The difference in oil revenue is reflected in the performance of Gulf Cooperation Council countries’ stocks. Omani and Saudi equities are easily outperforming those of the other four states.

The financial implications for one of the world’s most important energy-exporting regions are severe. The six GCC members are losing about US$700 million in oil revenue every day the strait is closed, Goldman said in a separate note on March 20. It estimated that losses would reach US$80 billion after two months.

Crude prices have jumped since the start of the Iran war, which led to an almost complete shutdown of the waterway through which a fifth of the world’s oil exports previously transited. Global benchmark Brent traded above US$126 a barrel on Thursday, the highest since the aftermath of Russia’s invasion of Ukraine in 2022.
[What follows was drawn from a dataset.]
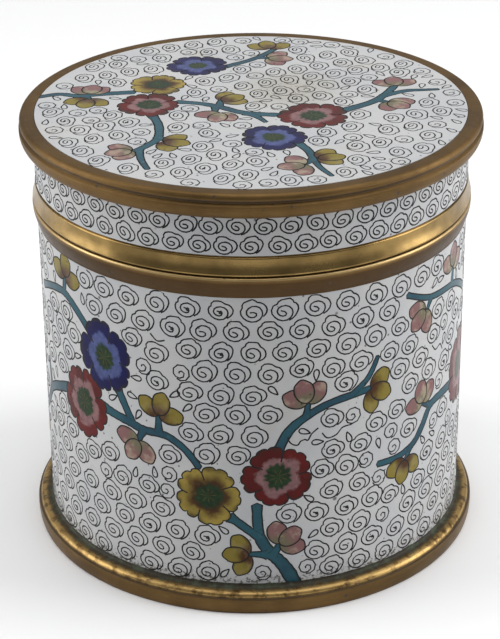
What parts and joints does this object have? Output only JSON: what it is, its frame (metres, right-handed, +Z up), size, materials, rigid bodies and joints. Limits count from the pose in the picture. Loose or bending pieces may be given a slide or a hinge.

Oil revenues only partially reflect the fallout from war. Iran’s airstrikes across the Gulf states, in retaliation for U.S.-Israeli attacks, damaged their infrastructure and hit their non-oil economies as tourists and other visitors stayed away. Goldman estimates the UAE’s annualized fiscal surplus of six per cent of gross domestic product before the war was almost entirely erased and sees only a marginal improvement of one percentage point in oil-dependent Saudi Arabia’s deficit.